── Given data ──

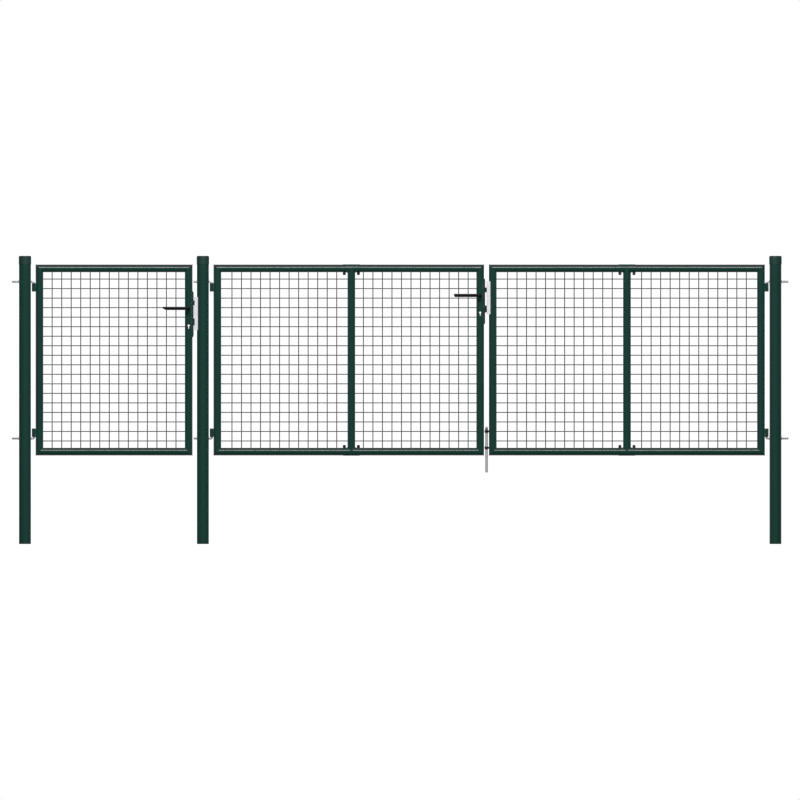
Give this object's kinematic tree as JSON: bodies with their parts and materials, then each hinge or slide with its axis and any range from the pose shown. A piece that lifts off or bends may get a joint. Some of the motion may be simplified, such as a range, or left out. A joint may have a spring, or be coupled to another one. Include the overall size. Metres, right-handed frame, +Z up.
{
  "type": "livestock panel gate",
  "caption": "Round-tube field gates with welded mesh on three posts: a single leaf and a wide pair, with hook hinges, lever locks, keeps and a drop bolt.",
  "frame": {"origin": "middle of the whole width, at the level of the post feet, in the plane of the posts", "axes": "+X runs along the fence towards the right of someone facing the front, -Y is the front, +Z is up"},
  "size_m": [4.0752, 0.11, 1.511],
  "materials": {
    "post_paint": "satin green powder coat",
    "frame_paint": "satin green powder coat",
    "cap_plastic": "moulded green plastic",
    "dark_paint": "dark painted steel",
    "wire_coat": "green coated wire",
    "zinc": "zinc plated",
    "keep_zinc": "bright zinc plated",
    "lock_steel": "plain steel",
    "lever_plastic": "black nylon"
  },
  "bodies": {
    "posts": {"left_post": "post_paint", "middle_post": "post_paint", "right_post": "post_paint", "post_caps": "cap_plastic", "hinge_bushes": "post_paint", "left_post_hooks": "zinc", "middle_post_hooks": "zinc", "right_post_hooks": "zinc", "post_keep": "keep_zinc", "post_keep_screws": "zinc"},
    "single_leaf": {"single_top_rail": "frame_paint", "single_bottom_rail": "frame_paint", "single_hinge_stile": "frame_paint", "single_lock_stile": "frame_paint", "single_mesh": "wire_coat", "single_hinge_sleeves": "frame_paint", "single_lock_box": "frame_paint", "single_forend": "dark_paint", "single_forend_screws": "dark_paint", "single_lock_case": "lock_steel"},
    "left_leaf": {"left_top_rails": "frame_paint", "left_bottom_rails": "frame_paint", "left_hinge_stile": "frame_paint", "left_lock_stile": "frame_paint", "left_centre_upright": "frame_paint", "left_tee_sleeves": "frame_paint", "left_clamp_nuts": "dark_paint", "left_clamp_bolts": "dark_paint", "left_mesh": "wire_coat", "left_hinge_sleeves": "frame_paint", "pair_lock_box": "frame_paint", "pair_forend": "dark_paint", "pair_forend_screws": "dark_paint", "pair_lock_case": "lock_steel"},
    "right_leaf": {"right_top_rails": "frame_paint", "right_bottom_rails": "frame_paint", "right_meeting_stile": "frame_paint", "right_hinge_stile": "frame_paint", "right_centre_upright": "frame_paint", "right_tee_sleeves": "frame_paint", "right_clamp_nuts": "dark_paint", "right_clamp_bolts": "dark_paint", "right_mesh": "wire_coat", "right_hinge_sleeves": "frame_paint", "leaf_keep": "keep_zinc", "leaf_keep_screws": "zinc", "right_drop_bolt_guides": "dark_paint"},
    "single_lever": {"single_lever_front": "lever_plastic", "single_lever_back": "lever_plastic", "single_spindle": "lock_steel", "single_follower": "lock_steel"},
    "single_latch": {"single_latch_bolt": "dark_paint"},
    "single_bolt": {"single_dead_bolt": "dark_paint"},
    "pair_lever": {"pair_lever_front": "lever_plastic", "pair_lever_back": "lever_plastic", "pair_spindle": "lock_steel", "pair_follower": "lock_steel"},
    "pair_latch": {"pair_latch_bolt": "dark_paint"},
    "pair_bolt": {"pair_dead_bolt": "dark_paint"},
    "drop_bolt": {"drop_bolt": "zinc"}
  },
  "joints": [
    {"name": "single_leaf_swing", "type": "hinge", "parent": "posts", "child": "single_leaf", "pos_m": [-1.923, 0, 0.965], "axis": [0, 0, 1], "range_deg": [-95, 95]},
    {"name": "left_leaf_swing", "type": "hinge", "parent": "posts", "child": "left_leaf", "pos_m": [-0.989, 0, 0.965], "axis": [0, 0, 1], "range_deg": [-95, 95]},
    {"name": "right_leaf_swing", "type": "hinge", "parent": "posts", "child": "right_leaf", "pos_m": [1.923, 0, 0.965], "axis": [0, 0, 1], "range_deg": [-95, 95]},
    {"name": "single_lever_turn", "type": "hinge", "parent": "single_leaf", "child": "single_lever", "pos_m": [-1.1105, 0, 1.236], "axis": [0, -1, 0], "range_deg": [0, 40], "stiffness_Nm_per_rad": 1, "springref_deg": -20.05},
    {"name": "pair_lever_turn", "type": "hinge", "parent": "left_leaf", "child": "pair_lever", "pos_m": [0.42, 0, 1.304], "axis": [0, -1, 0], "range_deg": [0, 40], "stiffness_Nm_per_rad": 1, "springref_deg": -20.05},
    {"name": "single_latch_slide", "type": "slide", "parent": "single_leaf", "child": "single_latch", "axis": [1, 0, 0], "range_m": [-0.009, 0]},
    {"name": "pair_latch_slide", "type": "slide", "parent": "left_leaf", "child": "pair_latch", "axis": [1, 0, 0], "range_m": [-0.009, 0]},
    {"name": "single_dead_bolt_throw", "type": "slide", "parent": "single_leaf", "child": "single_bolt", "axis": [1, 0, 0], "range_m": [-0.0049, 0.009]},
    {"name": "pair_dead_bolt_throw", "type": "slide", "parent": "left_leaf", "child": "pair_bolt", "axis": [1, 0, 0], "range_m": [-0.0087, 0.009]},
    {"name": "drop_bolt_lift", "type": "slide", "parent": "right_leaf", "child": "drop_bolt", "axis": [0, 0, 1], "range_m": [0, 0.1]}
  ],
  "couplings": [
    {"joint": "single_latch_slide", "follows": "single_lever_turn", "m_per_rad": -0.012605},
    {"joint": "pair_latch_slide", "follows": "pair_lever_turn", "m_per_rad": -0.012605}
  ]
}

───

Write out the data exactly as it stands.

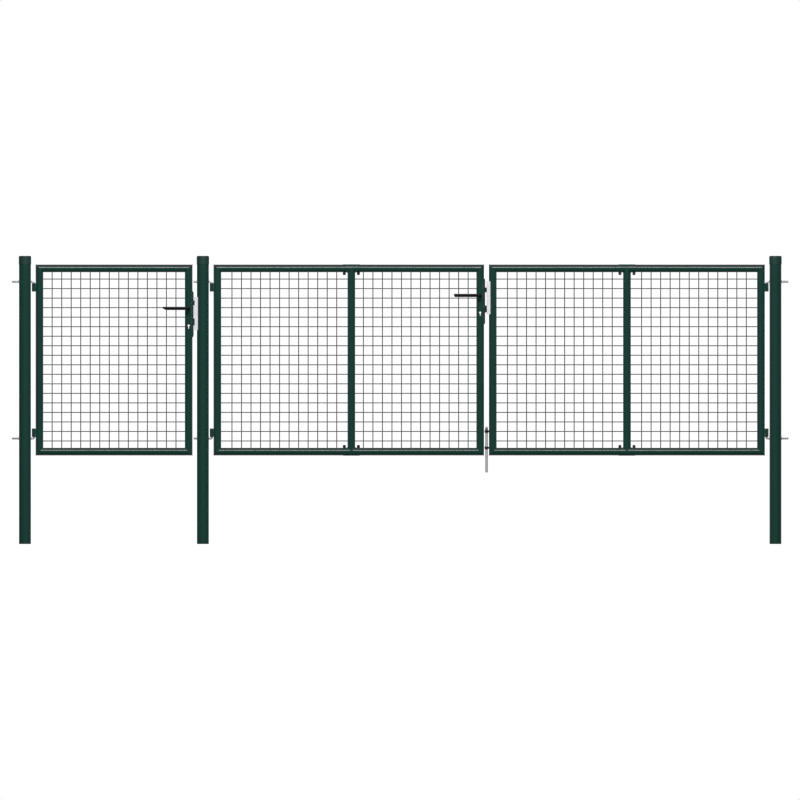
Give this object's kinematic tree as JSON: bodies with their parts and materials, then each hinge or slide with its axis and any range from the pose shown. A piece that lifts off or bends may get a joint. Some of the motion may be simplified, such as a range, or left out. A joint may have a spring, or be coupled to another one. Include the overall size. Metres, right-handed frame, +Z up.
{
  "type": "livestock panel gate",
  "caption": "Round-tube field gates with welded mesh on three posts: a single leaf and a wide pair, with hook hinges, lever locks, keeps and a drop bolt.",
  "frame": {"origin": "middle of the whole width, at the level of the post feet, in the plane of the posts", "axes": "+X runs along the fence towards the right of someone facing the front, -Y is the front, +Z is up"},
  "size_m": [4.0752, 0.11, 1.511],
  "materials": {
    "post_paint": "satin green powder coat",
    "frame_paint": "satin green powder coat",
    "cap_plastic": "moulded green plastic",
    "dark_paint": "dark painted steel",
    "wire_coat": "green coated wire",
    "zinc": "zinc plated",
    "keep_zinc": "bright zinc plated",
    "lock_steel": "plain steel",
    "lever_plastic": "black nylon"
  },
  "bodies": {
    "posts": {"left_post": "post_paint", "middle_post": "post_paint", "right_post": "post_paint", "post_caps": "cap_plastic", "hinge_bushes": "post_paint", "left_post_hooks": "zinc", "middle_post_hooks": "zinc", "right_post_hooks": "zinc", "post_keep": "keep_zinc", "post_keep_screws": "zinc"},
    "single_leaf": {"single_top_rail": "frame_paint", "single_bottom_rail": "frame_paint", "single_hinge_stile": "frame_paint", "single_lock_stile": "frame_paint", "single_mesh": "wire_coat", "single_hinge_sleeves": "frame_paint", "single_lock_box": "frame_paint", "single_forend": "dark_paint", "single_forend_screws": "dark_paint", "single_lock_case": "lock_steel"},
    "left_leaf": {"left_top_rails": "frame_paint", "left_bottom_rails": "frame_paint", "left_hinge_stile": "frame_paint", "left_lock_stile": "frame_paint", "left_centre_upright": "frame_paint", "left_tee_sleeves": "frame_paint", "left_clamp_nuts": "dark_paint", "left_clamp_bolts": "dark_paint", "left_mesh": "wire_coat", "left_hinge_sleeves": "frame_paint", "pair_lock_box": "frame_paint", "pair_forend": "dark_paint", "pair_forend_screws": "dark_paint", "pair_lock_case": "lock_steel"},
    "right_leaf": {"right_top_rails": "frame_paint", "right_bottom_rails": "frame_paint", "right_meeting_stile": "frame_paint", "right_hinge_stile": "frame_paint", "right_centre_upright": "frame_paint", "right_tee_sleeves": "frame_paint", "right_clamp_nuts": "dark_paint", "right_clamp_bolts": "dark_paint", "right_mesh": "wire_coat", "right_hinge_sleeves": "frame_paint", "leaf_keep": "keep_zinc", "leaf_keep_screws": "zinc", "right_drop_bolt_guides": "dark_paint"},
    "single_lever": {"single_lever_front": "lever_plastic", "single_lever_back": "lever_plastic", "single_spindle": "lock_steel", "single_follower": "lock_steel"},
    "single_latch": {"single_latch_bolt": "dark_paint"},
    "single_bolt": {"single_dead_bolt": "dark_paint"},
    "pair_lever": {"pair_lever_front": "lever_plastic", "pair_lever_back": "lever_plastic", "pair_spindle": "lock_steel", "pair_follower": "lock_steel"},
    "pair_latch": {"pair_latch_bolt": "dark_paint"},
    "pair_bolt": {"pair_dead_bolt": "dark_paint"},
    "drop_bolt": {"drop_bolt": "zinc"}
  },
  "joints": [
    {"name": "single_leaf_swing", "type": "hinge", "parent": "posts", "child": "single_leaf", "pos_m": [-1.923, 0, 0.965], "axis": [0, 0, 1], "range_deg": [-95, 95]},
    {"name": "left_leaf_swing", "type": "hinge", "parent": "posts", "child": "left_leaf", "pos_m": [-0.989, 0, 0.965], "axis": [0, 0, 1], "range_deg": [-95, 95]},
    {"name": "right_leaf_swing", "type": "hinge", "parent": "posts", "child": "right_leaf", "pos_m": [1.923, 0, 0.965], "axis": [0, 0, 1], "range_deg": [-95, 95]},
    {"name": "single_lever_turn", "type": "hinge", "parent": "single_leaf", "child": "single_lever", "pos_m": [-1.1105, 0, 1.236], "axis": [0, -1, 0], "range_deg": [0, 40], "stiffness_Nm_per_rad": 1, "springref_deg": -20.05},
    {"name": "pair_lever_turn", "type": "hinge", "parent": "left_leaf", "child": "pair_lever", "pos_m": [0.42, 0, 1.304], "axis": [0, -1, 0], "range_deg": [0, 40], "stiffness_Nm_per_rad": 1, "springref_deg": -20.05},
    {"name": "single_latch_slide", "type": "slide", "parent": "single_leaf", "child": "single_latch", "axis": [1, 0, 0], "range_m": [-0.009, 0]},
    {"name": "pair_latch_slide", "type": "slide", "parent": "left_leaf", "child": "pair_latch", "axis": [1, 0, 0], "range_m": [-0.009, 0]},
    {"name": "single_dead_bolt_throw", "type": "slide", "parent": "single_leaf", "child": "single_bolt", "axis": [1, 0, 0], "range_m": [-0.0049, 0.009]},
    {"name": "pair_dead_bolt_throw", "type": "slide", "parent": "left_leaf", "child": "pair_bolt", "axis": [1, 0, 0], "range_m": [-0.0087, 0.009]},
    {"name": "drop_bolt_lift", "type": "slide", "parent": "right_leaf", "child": "drop_bolt", "axis": [0, 0, 1], "range_m": [0, 0.1]}
  ],
  "couplings": [
    {"joint": "single_latch_slide", "follows": "single_lever_turn", "m_per_rad": -0.012605},
    {"joint": "pair_latch_slide", "follows": "pair_lever_turn", "m_per_rad": -0.012605}
  ]
}